People v. Sanders

JUSTICE BILANDIC,

dissenting:

I respectfully dissent. I would find that section 2(c) of the Act meets constitutional standards.

I agree with the decision and reasoning of our appellate court in Woodstock Hunt Club v. Hindi, 291 Ill. App. 3d 1051 (1997), which rejected overbreadth and vagueness challenges to the Hunter Interference Prohibition Act. That court correctly concluded that section 2(c) is not impermissibly content-based. Section 2(c) prohibits the disturbance of a hunter when that disturbance is intended to “dissuade or otherwise prevent” the taking of an animal. Although the disturbance may take the form of verbal expression, the commission of this offense is not dependent on the content of the expression. The Woodstock Hunt Club court aptly illustrated this distinction:

“A person may violate the Act by shouting ‘Fire!’, by waving a placard proclaiming ‘Hunting is good!’ in front of a hunter, or by playing the 1812 Overture on a stereo system, if any of these actions is done with the intent to dissuade or prevent the taking of a wild animal and disturbs either a hunter or his intended quarry.” Woodstock Hunt Club, 291 Ill. App. 3d at 1054.

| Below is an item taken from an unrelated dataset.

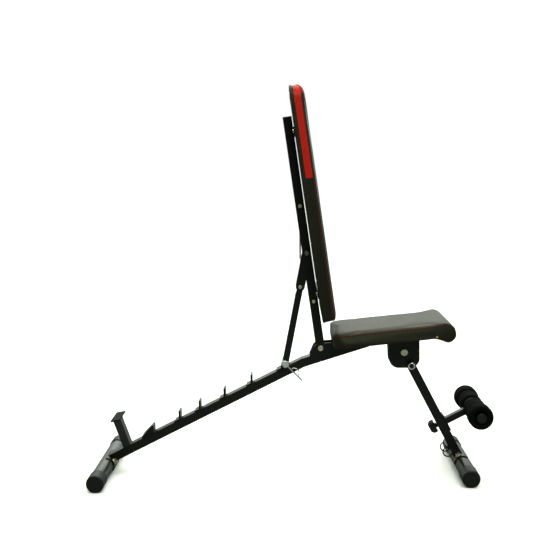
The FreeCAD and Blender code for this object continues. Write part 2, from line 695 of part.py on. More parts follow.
def backrest_board():
    start, end, back = BACK_PAD[0] + 6.5, BACK_PAD[1] - 6.5, -BACK_PAD[2]
    board = rounded_plate(start, end, BOARD_HALF_W, back - BOARD_T, back, 25.0, 55.0)
    for u in MOUNT_PLATES:
        for y in (-MOUNT_SCREW_Y, MOUNT_SCREW_Y):
            board = board.cut(rod_along((u, y, back + 1), (0, 0, -1), 3.0, 11.0))
    return back_place(board)


def backrest_pad():
    """Foam and cover around the board, rounded off towards the front at its top end."""
    start, end, back, front = BACK_PAD
    y = -PAD_HALF_W
    a = V(start, y, -back)
    b = V(start, y, -front + 6)
    c = V(start + 6, y, -front)
    d = V(end - 34, y, -front)
    e = V(end - 8, y, -front + 14)
    f = V(end, y, -front + 26)
    g = V(end, y, -back)
    edges = [Part.LineSegment(a, b), Part.LineSegment(b, c), Part.LineSegment(c, d), Part.Arc(d, e, f),
             Part.LineSegment(f, g), Part.LineSegment(g, a)]
    face = Part.Face(Part.Wire([s.toShape() for s in edges]))
    block = face.extrude(V(0, 2 * PAD_HALF_W, 0))
    pad = block.common(rounded_plate(start, end, PAD_HALF_W, -80, 0, 28.0, 60.0))
    pocket = rounded_plate(start + 6.2, end - 6.2, BOARD_HALF_W + BOARD_GAP, -back - BOARD_T - BOARD_GAP, 0.0,
                           25.3, 55.3)
    return back_place(pad.cut(pocket))


# ---- strut --------------------------------------------------------------------------------------
def strut_place(shape):
    """Strut parts are drawn along +X from the strut's pivot, +Z being the front side."""
    return place(shape, STRUT_PIVOT, STRUT_ANGLE)


FORK_IN = MOVING_W / 2 + FORK_GAP


def strut_plates():
    """Two fork plates that straddle the backrest tube."""
    y0, y1 = -FORK_IN - 3.0, -FORK_IN
    plate = box(0, FORK_LEN, y0, y1, -14, 14).fuse([rod(0, 0, 14, y0, y1), rod(FORK_LEN, 0, 14, y0, y1)])
    plate = plate.removeSplitter().cut(rod(0, 0, 4 + RUN_CLEAR, -60, 0)).cut(rod(FORK_LEN, 0, 4.0, -60, 0))
    far = mirrored(plate).cut(rod(52.5, -10.0, 2.5, 0, 60))
    return Part.makeCompound([strut_place(plate), strut_place(far)])


def strut_tube():
    """Square-cornered tube; its upper end is cut on the slant so that it folds under the backrest."""
    body = tube(STRUT_LEN - 6, FORK_LEN - 12, height=20.0, width=2 * FORK_IN, wall=1.8)
    a = math.radians(FOLDED_ANGLE)
    reach = TUBE_H / 2 + 1.2

    def skim(d):
        return d, (reach - d * math.sin(a)) / math.cos(a)

    shadow = [skim(60.0), skim(200.0), (200.0, -60.0), (60.0, -60.0)]
    body = body.cut(prism(shadow, -40, 40))
    body = body.cut(rod(FORK_LEN, 0, 4.0, -60, 60))
    body = body.cut(rod(STRUT_LEN, 0, BAR_R, -60, 60))
    return strut_place(max(body.Solids, key=lambda s: s.Volume))


def strut_bar():
    """Round foot bar across the strut's end, drilled near its end for the clip."""
    bar = rod(*NOTCH, BAR_R, -40, 40)
    bar = bar.makeFillet(1.5, [bar.Edges[i] for i in rim_edges(bar, -40) + rim_edges(bar, 40)])
    hole = place(rod_along((-30, CLIP_Y, 0), (1, 0, 0), CLIP_R + RUN_CLEAR, 60), NOTCH, CLIP_ANGLE)
    return bar.cut(hole)


def hitch_clip():
    """Bent wire clip: a straight leg through the foot bar and a bow beside it."""
    leg = rod_along((-15, CLIP_Y, 0), (1, 0, 0), CLIP_R, 90)
    bow = Part.makeTorus(CLIP_BOW_R, 1.6, V(40.0, CLIP_Y, 0), V(0, 1, 0))
    bow = bow.common(box(10, 70, CLIP_Y - 10, CLIP_Y + 10, 0.0, 30))
    return place(leg.fuse(bow).removeSplitter(), NOTCH, CLIP_ANGLE)


def spring_hook_pin():
    y = FORK_IN
    pin = rod(*EYE, 2.45, y, y + 9.0)
    return pin.fuse(rod(*EYE, 4.0, y + 7.0, y + 9.0)).removeSplitter()


def assist_spring():
    """Outer shape of the thin tension spring between the backrest tube and the strut fork."""
    y = FORK_IN + SPRING_GAP
    gap_top, gap_low = 4.6, 3.0
    length = math.dist(ANCHOR, EYE)
    along = direction(ANCHOR, EYE)
    start = point_at(ANCHOR, along, gap_top)
    a = math.radians(along)
    down = (math.cos(a), 0, math.sin(a))
    return rod_along((start[0], y, start[1]), down, SPRING_R, length - gap_top - gap_low)


# ---- bolts --------------------------------------------------------------------------------------
def washers(x, z, inner, y0, y1):
    ring = rod(x, z, 11.0, y0, y1).cut(rod(x, z, inner, y0, y1))
    return both_sides(ring)


def spring_anchor_bolt():
    """Bolt through the backrest tube; its long far end holds the spring."""
    near = MOVING_W / 2
    shank = rod(*ANCHOR, BOLT_R, -near, near + 12)
    head = rod(*ANCHOR, 6.0, -near - 4, -near)
    nut = hexagon(*ANCHOR, 11.0, near, near + 2.5)
    end = rod(*ANCHOR, 5.5, near + 10, near + 12)
    return shank.fuse([head, nut, end]).removeSplitter()


def main():
    os.makedirs("parts", exist_ok=True)
    plate_out = TUBE_W / 2 + PLATE_T
    fork_out = FORK_IN + 3.0

    post, rest_plate = rear_post_parts()
    export("main_tube", main_tube())
    export("ladder_catches", ladder_catches())
    export("pivot_plates", both_sides(pivot_plate()))
    export("backrest_pivot_bolt", cross_bolt(*PIVOT, BIG_BOLT_R, plate_out, head=9.0, head_h=4.5))
    export("pivot_washers", washers(*PIVOT, 5.3, MOVING_W / 2 + 0.1, TUBE_W / 2))
    export("rear_post", post)
    export("rear_rest_plate", rest_plate)
    export("rear_stabiliser", stabiliser(REAR_X, REAR_HALF, REAR_SLOPE))
    export("rear_saddle", saddle(REAR_X, REAR_SLOPE))
    export("rear_saddle_bolts", saddle_bolts(REAR_X, REAR_SLOPE))
    export("rear_cap_left", mirrored(end_cap(REAR_X, REAR_HALF)))
    export("rear_cap_right", end_cap(REAR_X, REAR_HALF))

    export("seat_rail", seat_rail())
    export("seat_riser", seat_riser())
    export("seat_cross_bars", seat_cross_bars())
    export("seat_board", seat_board())
    export("seat_pad", seat_pad())
    export("seat_screws", seat_screws())
    export("seat_side_screws", seat_side_screws())

    export("front_bracket", front_bracket())
    export("leg_pivot_bolt", cross_bolt(*LEG_PIVOT, BIG_BOLT_R, plate_out, head=11.5, head_h=5.0))
    export("pop_pin_barrel", pop_pin_barrel())
    export("pop_pin", pop_pin())
    export("pop_pin_spring", pop_pin_spring())

    leg_up = LEG_ANGLE + 180
    export("front_leg", front_leg())
    export("front_stabiliser", stabiliser(FRONT_X, FRONT_HALF, leg_up))
    export("front_saddle", saddle(FRONT_X, leg_up))
    export("front_saddle_bolts", saddle_bolts(FRONT_X, leg_up))
    export("front_cap_left", mirrored(end_cap(FRONT_X, FRONT_HALF)))
    export("front_cap_right", end_cap(FRONT_X, FRONT_HALF))
    export("ring_tabs", ring_tabs())
    export("band_ring_left", band_ring(RING_Y))
    export("band_ring_right", band_ring(-RING_Y))
    export("arm_bracket", arm_bracket())
    export("roller_arm", roller_arm())
    export("roller_hub", roller_hub())
    export("roller_axle", roller_axle())
    export("axle_plugs", both_sides(axle_plug()))
    export("roller_sleeve_left", mirrored(roller_sleeve()))
    export("roller_sleeve_right", roller_sleeve())
    export("foam_roller_left", mirrored(foam_roller()))
    export("foam_roller_right", foam_roller())
    export("arm_knob", arm_knob())
    export("knob_stud", knob_stud())

    lower_bolt = point_at(PIVOT, BACK_ANGLE, LOWER_BOLT_U)
    strut_bolt_at = point_at(STRUT_PIVOT, STRUT_ANGLE, FORK_LEN)
    export("backrest_tube", backrest_tube())
    export("backrest_tube_plug", backrest_tube_plug())
    export("backrest_mount_plates", backrest_mount_plates())
    export("backrest_screws", backrest_screws())
    export("backrest_board", backrest_board())
    export("backrest_pad", backrest_pad())
    export("backrest_lower_bolt", cross_bolt(*lower_bolt, BOLT_R, MOVING_W / 2, head=6.0))
    export("spring_anchor_bolt", spring_anchor_bolt())
    export("strut_pivot_bolt", cross_bolt(*STRUT_PIVOT, 4.0, fork_out + 0.4, head=7.0, head_h=3.0))
    export("strut_plates", strut_plates())
    export("strut_tube", strut_tube())
    export("strut_clamp_bolt", cross_bolt(*strut_bolt_at, BOLT_R, fork_out, head=6.0, head_h=3.5))
    export("strut_bar", strut_bar())
    export("hitch_clip", hitch_clip())
    export("spring_hook_pin", spring_hook_pin())
    export("assist_spring", assist_spring())

    turn = STRUT_ANGLE - BACK_ANGLE - FOLDED_ANGLE
    print("recline %.1f deg, strut turns %.4f deg per degree" % (RECLINE_MAX, turn / RECLINE_MAX))
    print("strut pivot %.2f %.2f, leg lock %.2f %.2f" % (*STRUT_PIVOT, *LOCK))
    print("roller axle %.2f %.2f, ring top %.2f %.2f" % (*ROLLER, *RING_TOP))


main()
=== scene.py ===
# %% [markdown]
# An adjustable weight bench: a folding steel frame, a seat and a backrest in vinyl over foam, two foam
# leg rollers. The steel is exact already, so it is loaded and only gets its finish. What the design can't
# hold is made here: stretched covers with their piping, stitches and hem, foam, wound springs and weld beads.

# %% Load the exact frame
import json
import math

import bmesh
import bpy
import numpy as np
from mathutils import Matrix, Vector
from mathutils.bvhtree import BVHTree


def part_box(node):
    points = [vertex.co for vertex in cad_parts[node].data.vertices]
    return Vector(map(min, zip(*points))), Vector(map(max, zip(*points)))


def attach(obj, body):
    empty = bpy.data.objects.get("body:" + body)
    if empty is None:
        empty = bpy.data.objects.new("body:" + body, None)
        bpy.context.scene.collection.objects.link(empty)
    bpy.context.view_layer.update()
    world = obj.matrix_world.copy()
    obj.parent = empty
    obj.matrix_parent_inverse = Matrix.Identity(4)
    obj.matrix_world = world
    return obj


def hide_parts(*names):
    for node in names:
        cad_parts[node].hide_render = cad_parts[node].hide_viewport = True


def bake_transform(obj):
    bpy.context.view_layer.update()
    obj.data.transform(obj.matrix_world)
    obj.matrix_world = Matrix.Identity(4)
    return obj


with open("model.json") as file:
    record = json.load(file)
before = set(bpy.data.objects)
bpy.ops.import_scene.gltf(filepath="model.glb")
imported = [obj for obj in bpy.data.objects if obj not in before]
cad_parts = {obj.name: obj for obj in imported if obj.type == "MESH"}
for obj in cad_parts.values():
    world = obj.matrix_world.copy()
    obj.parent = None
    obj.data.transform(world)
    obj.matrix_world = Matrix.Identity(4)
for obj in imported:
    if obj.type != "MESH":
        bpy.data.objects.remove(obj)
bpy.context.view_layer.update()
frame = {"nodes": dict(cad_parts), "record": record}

MM = 0.001
NODES = frame["nodes"]

# %% [markdown]
# The camera stands to one side, a little above seat height. It is placed from the middle of the bench,
# and its three turns are applied in the order a tripod has them: round, down, then the small lean.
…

The majority reasons that the use of the term “dissuade” renders section 2(c) impermissibly content-based because that term connotes the conveyance of a message. Section 2(c), however, does not prevent antihunting advocates from attempting to convince hunters not to hunt. Rather, it merely prohibits disturbing a hunter who is engaged in the hunt if the intent of the disturbance is to dissuade or otherwise prevent the taking of the animal. It is the act of disturbing, not the act of dissuading, that is proscribed. The content of what is said to disturb the hunter is not relevant. As noted by the Montana Supreme Court in rejecting this precise argument, a person could wish to prevent the taking of an animal by a hunter for reasons other than opposition to hunting, such as a desire to shoot the animal himself. State v. Lilburn, 265 Mont. 258, 268, 875 P.2d 1036, 1042-43 (1994). Section 2(c) simply does not single out any particular thought or opinion for prohibition. It is therefore content-neutral.

I would further find that section 2(c) is neither unconstitutionally overbroad nor vague. The doctrine of overbreadth “is designed to protect first amendment freedom of expression from laws written so broadly that the fear of punishment might discourage people from taking advantage of the freedom.” People v. Bailey, 167 Ill. 2d 210, 226 (1995). The doctrine is used sparingly; in order for a statute to be invalidated for overbreadth, its overbreadth “must not only be real, but substantial as well, judged in relation to the statute’s plainly legitimate sweep.” Broadrick v. Oklahoma, 413 U.S. 601, 615, 37 L. Ed. 2d 830, 842, 93 S. Ct. 2908, 2918 (1973). Section 2(c) is not so broadly drafted that possible unconstitutional applications are real and substantial. The conduct that is proscribed by section 2(c) is the intentional disturbance of a hunter engaged in a lawful activity. Both sides agree that the government has a legitimate interest in regulating the hunting environment and in protecting hunters against unwarranted intrusions during the hunt. Section 2(c) achieves the legitimate goals of protecting hunters from intentional interference and preventing potentially violent confrontations. See Lilburn, 265 Mont. at 268, 875 P.2d at 1042. The conduct proscribed by section 2(c) is reasonably drawn and is not protected by the constitution. Defendant has not shown that the statute is so broadly drawn that it prohibits constitutionally protected expression. As discussed above, section 2(c) does not prevent antihunting advocates from attempting to convince hunters to stop hunting. Rather, the statute merely prohibits them from intentionally interfering with hunters during a lawful hunt. Section 2(c) is not unconstitutionally overbroad.

Neither is section 2(c) unconstitutionally vague. A statute is void for vagueness if its prohibitions are not clearly defined. Grayned v. City of Rockford, 408 U.S. 104, 108, 33 L. Ed. 2d 222, 227, 92 S. Ct. 2294, 2298 (1972). Section 2(c) gives adequate warning of what activities it proscribes. Moreover, there is no question that defendant was given fair warning that his conduct fell within the proscriptions of section 2(c). Defendant is alleged to have approached a woman who was engaged in the lawful taking of a deer at a deer relocation center. Defendant asked the woman if she was a veterinarian, and when she responded in the affirmative, defendant began taking photographs and yelling at her. After informing the woman that he had also taken down her license plate number, defendant allegedly continued to threaten her by following her in his car. Defendant’s alleged conduct was unquestionably proscribed by section 2(c).

For the foregoing reasons, I would reverse the trial court’s judgment holding section 2(c) unconstitutional. I therefore dissent.